Gardening Advice: Pruning Climbing Roses
Q: I’m afraid I overpruned my climbing roses this spring. Twelve weeks later, the rose plants still look terrible. Is there any hope that they will bloom again? — Diana Rodriguez, Bronx, N.Y.
A: Sorry, but your climbers won’t flower much, if at all, this season. That, however, is your only loss. By next spring the roses will be back in fine form and blooming. You can’t seriously damage a rose by cutting it back. In fact, a severe pruning is a time-tested way to rejuvenate a plant that has stopped sending up vigorous shoots. You could run amok with a lawn mower over hybrid teas and floribundas, and they’d grow back and bloom the same summer. But climbers — with the long canes that make them ideal for training onto trellises and arbors — need more time to recover from radical pruning.
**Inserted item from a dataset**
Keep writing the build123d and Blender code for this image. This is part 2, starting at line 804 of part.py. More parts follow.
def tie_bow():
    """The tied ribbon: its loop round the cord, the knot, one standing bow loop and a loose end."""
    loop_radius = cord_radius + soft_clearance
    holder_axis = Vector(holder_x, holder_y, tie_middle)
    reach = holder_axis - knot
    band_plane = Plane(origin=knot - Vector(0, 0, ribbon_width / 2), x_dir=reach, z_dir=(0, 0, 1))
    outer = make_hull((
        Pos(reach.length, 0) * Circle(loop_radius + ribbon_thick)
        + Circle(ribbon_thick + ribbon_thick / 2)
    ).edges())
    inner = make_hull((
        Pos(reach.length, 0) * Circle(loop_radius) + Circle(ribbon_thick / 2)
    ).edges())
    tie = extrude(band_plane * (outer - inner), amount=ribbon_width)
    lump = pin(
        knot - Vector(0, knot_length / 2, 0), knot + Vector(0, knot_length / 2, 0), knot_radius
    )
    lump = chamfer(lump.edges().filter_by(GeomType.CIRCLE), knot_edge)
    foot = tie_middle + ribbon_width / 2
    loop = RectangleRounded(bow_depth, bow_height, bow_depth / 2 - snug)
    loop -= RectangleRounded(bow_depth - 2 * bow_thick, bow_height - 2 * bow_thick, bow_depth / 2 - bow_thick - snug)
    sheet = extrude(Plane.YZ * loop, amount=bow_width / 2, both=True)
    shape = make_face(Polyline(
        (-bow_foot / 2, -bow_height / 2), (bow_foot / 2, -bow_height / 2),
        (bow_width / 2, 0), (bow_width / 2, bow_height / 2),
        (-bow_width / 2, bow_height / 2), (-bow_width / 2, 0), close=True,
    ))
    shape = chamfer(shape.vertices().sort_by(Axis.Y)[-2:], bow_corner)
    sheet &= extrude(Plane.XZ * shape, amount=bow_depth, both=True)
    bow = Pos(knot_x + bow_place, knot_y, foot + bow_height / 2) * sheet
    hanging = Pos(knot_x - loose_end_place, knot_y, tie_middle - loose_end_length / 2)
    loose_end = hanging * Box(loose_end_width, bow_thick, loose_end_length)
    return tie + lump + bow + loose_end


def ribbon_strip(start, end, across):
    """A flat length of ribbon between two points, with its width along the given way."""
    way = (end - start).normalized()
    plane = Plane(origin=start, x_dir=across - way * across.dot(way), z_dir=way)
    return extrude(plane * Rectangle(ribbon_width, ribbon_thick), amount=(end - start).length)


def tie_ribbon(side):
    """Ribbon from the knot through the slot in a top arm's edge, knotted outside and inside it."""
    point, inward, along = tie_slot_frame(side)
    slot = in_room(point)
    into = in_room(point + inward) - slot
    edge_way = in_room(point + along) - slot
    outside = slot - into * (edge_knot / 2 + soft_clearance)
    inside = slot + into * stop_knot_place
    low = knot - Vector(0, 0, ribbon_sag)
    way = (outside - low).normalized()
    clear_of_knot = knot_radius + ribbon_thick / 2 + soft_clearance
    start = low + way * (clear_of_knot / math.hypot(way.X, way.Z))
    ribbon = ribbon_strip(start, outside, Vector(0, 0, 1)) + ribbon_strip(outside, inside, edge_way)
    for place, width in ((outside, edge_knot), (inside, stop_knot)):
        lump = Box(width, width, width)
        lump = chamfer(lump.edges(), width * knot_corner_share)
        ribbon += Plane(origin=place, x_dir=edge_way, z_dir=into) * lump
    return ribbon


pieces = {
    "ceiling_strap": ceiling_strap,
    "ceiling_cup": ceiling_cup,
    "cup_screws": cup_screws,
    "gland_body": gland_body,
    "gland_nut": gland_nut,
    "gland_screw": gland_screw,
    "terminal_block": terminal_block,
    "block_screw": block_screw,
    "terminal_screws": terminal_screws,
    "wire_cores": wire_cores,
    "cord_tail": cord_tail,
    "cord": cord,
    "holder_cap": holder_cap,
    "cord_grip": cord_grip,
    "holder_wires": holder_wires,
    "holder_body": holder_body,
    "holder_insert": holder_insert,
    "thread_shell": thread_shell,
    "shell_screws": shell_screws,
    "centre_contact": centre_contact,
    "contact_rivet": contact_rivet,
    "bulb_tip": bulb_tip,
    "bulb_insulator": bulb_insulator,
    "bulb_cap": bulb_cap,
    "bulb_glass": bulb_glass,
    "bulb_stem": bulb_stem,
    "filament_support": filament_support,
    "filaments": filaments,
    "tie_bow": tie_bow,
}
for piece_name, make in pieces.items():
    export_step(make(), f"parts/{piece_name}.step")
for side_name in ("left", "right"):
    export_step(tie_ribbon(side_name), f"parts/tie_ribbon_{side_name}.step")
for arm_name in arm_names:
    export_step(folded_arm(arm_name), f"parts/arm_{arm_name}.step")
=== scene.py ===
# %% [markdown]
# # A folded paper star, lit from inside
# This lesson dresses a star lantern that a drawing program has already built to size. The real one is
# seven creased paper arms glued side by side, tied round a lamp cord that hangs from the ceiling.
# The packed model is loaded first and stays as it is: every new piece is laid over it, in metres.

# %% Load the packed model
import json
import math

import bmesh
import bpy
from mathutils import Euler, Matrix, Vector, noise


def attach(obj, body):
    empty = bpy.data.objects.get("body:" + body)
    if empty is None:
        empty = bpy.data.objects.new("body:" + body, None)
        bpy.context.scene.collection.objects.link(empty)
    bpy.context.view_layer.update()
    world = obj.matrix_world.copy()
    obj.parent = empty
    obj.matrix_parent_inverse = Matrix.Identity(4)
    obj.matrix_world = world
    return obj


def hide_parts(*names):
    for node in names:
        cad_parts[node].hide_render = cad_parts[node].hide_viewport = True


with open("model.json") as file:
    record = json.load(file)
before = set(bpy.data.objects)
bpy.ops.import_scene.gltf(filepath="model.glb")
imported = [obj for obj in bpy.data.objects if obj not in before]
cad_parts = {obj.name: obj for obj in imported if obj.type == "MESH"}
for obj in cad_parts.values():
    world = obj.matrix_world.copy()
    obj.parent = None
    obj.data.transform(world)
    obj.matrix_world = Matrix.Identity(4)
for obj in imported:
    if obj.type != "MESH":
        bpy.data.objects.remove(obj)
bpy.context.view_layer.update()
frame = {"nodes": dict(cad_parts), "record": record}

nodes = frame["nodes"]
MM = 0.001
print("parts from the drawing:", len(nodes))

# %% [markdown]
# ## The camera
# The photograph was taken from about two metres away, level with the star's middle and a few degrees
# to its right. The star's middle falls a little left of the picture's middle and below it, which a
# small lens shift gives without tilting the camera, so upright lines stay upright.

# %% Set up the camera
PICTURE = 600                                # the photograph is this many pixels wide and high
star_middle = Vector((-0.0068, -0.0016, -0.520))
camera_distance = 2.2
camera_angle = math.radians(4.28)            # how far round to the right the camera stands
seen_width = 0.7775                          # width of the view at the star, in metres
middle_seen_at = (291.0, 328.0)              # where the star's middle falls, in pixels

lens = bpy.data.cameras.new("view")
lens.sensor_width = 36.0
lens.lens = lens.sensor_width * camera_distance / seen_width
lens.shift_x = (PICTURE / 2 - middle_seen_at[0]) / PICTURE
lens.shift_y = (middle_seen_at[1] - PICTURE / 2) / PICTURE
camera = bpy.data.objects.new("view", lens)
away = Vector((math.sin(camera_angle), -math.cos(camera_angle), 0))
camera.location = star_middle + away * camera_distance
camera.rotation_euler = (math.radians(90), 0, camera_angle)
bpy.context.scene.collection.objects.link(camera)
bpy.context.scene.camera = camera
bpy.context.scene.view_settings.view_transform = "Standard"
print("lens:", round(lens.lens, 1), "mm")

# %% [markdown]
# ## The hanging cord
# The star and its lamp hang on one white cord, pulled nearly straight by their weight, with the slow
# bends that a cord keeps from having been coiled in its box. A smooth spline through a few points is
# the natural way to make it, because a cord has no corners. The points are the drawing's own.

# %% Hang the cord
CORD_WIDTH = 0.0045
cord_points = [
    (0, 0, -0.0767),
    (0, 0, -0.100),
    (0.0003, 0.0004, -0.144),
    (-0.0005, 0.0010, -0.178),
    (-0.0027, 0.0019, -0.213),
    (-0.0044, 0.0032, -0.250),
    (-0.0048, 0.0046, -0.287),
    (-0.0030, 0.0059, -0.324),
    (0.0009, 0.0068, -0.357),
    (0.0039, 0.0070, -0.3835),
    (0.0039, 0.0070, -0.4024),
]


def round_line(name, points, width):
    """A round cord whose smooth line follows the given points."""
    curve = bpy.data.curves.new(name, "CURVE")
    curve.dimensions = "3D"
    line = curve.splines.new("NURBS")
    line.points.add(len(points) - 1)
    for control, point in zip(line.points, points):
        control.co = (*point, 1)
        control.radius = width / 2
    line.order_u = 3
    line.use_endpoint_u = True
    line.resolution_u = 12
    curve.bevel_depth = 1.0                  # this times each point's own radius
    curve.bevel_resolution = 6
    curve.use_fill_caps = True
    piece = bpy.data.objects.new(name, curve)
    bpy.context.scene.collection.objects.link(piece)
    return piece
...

The best time to perform major pruning (removing one or more canes) on a climber is right after it has finished flowering, in early summer. The strong new canes that sprout afterward will then have time to mature and produce roses the next year. Early-spring pruning of climbers should be very light, removing only winter-killed wood on canes and branches. On varieties that rebloom during the summer, you can also shorten sideshoots in the spring to stimulate new growth that produces the best flowers. After the first bloom, deadhead the sideshoots to promote the next wave of flowers. Without periodic removal of its oldest canes, a climber will become an overgrown thicket. When you are pruning in the summer, cut out the whole length of a thick, woody old cane — no simple matter, because each cane’s innumerable branches get tangled with those of neighboring canes. Resist the temptation to start at the top, where it’s easiest to cut with ordinary pruning shears: It’s also easy to clip off what you think is a branch of the old cane, only to realize that you’ve severed the intertwined stem of a desirable young cane. Instead, wielding heavy lopping shears, begin at the base of an old cane and remove only as much of it as you can easily extract. Then lay down the shears and wait. Within an hour, the leaves above where you’ve cut will begin to wilt, making it easier to tell which of the tangled branches belong to that cane. Clip out branches with wilted foliage until every bit of the cane is gone.
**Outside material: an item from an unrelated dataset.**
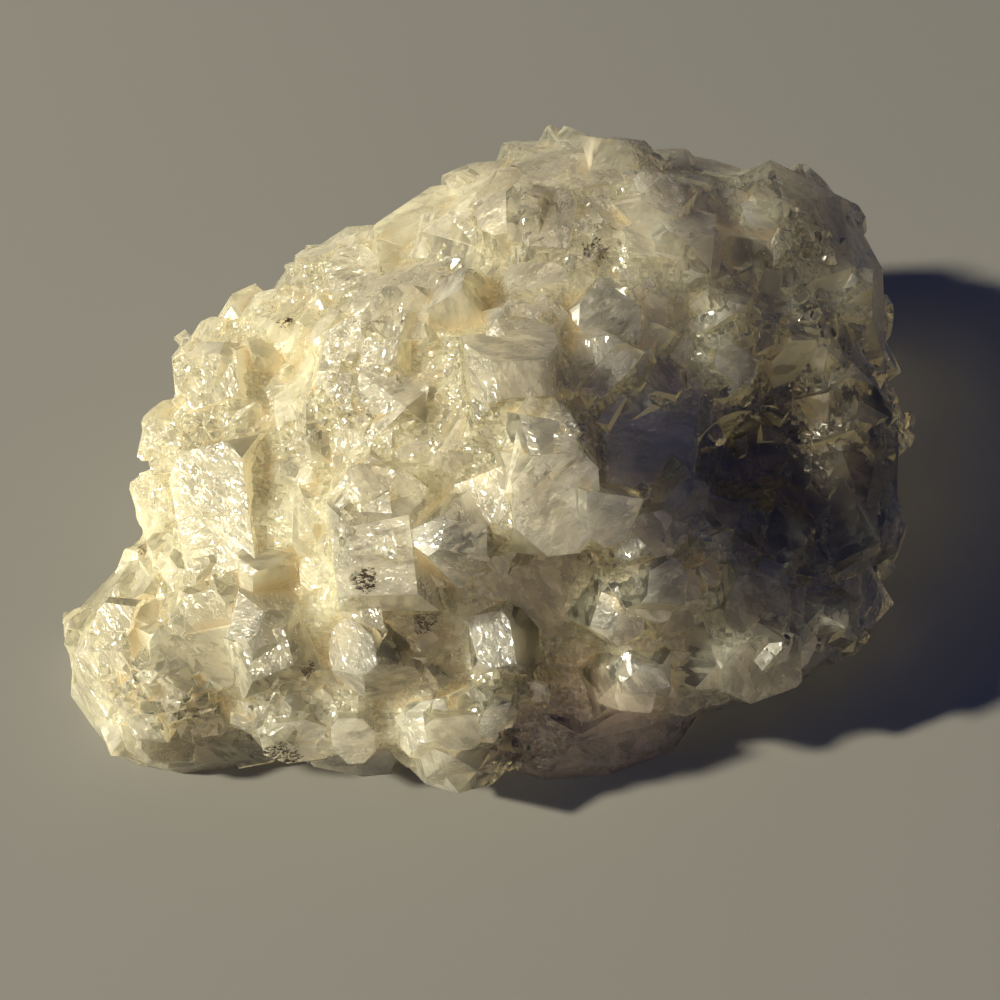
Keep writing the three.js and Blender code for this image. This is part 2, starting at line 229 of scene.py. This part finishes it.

Most climbers can then flourish for several years before needing another major pruning to stimulate new growth. Exactly when depends on the vigor of each variety and how you have it trained. For example, if a rose fanned out against a wooden lattice has five major canes, you might renew it on a five-year cycle by removing only the oldest, thickest cane each summer, after flowering. If the rose overgrows the trellis on that schedule, take out two canes each summer. A rose climbing a large arbor or scrambling through a tree will need less pruning; taking out the oldest cane every other summer should be enough.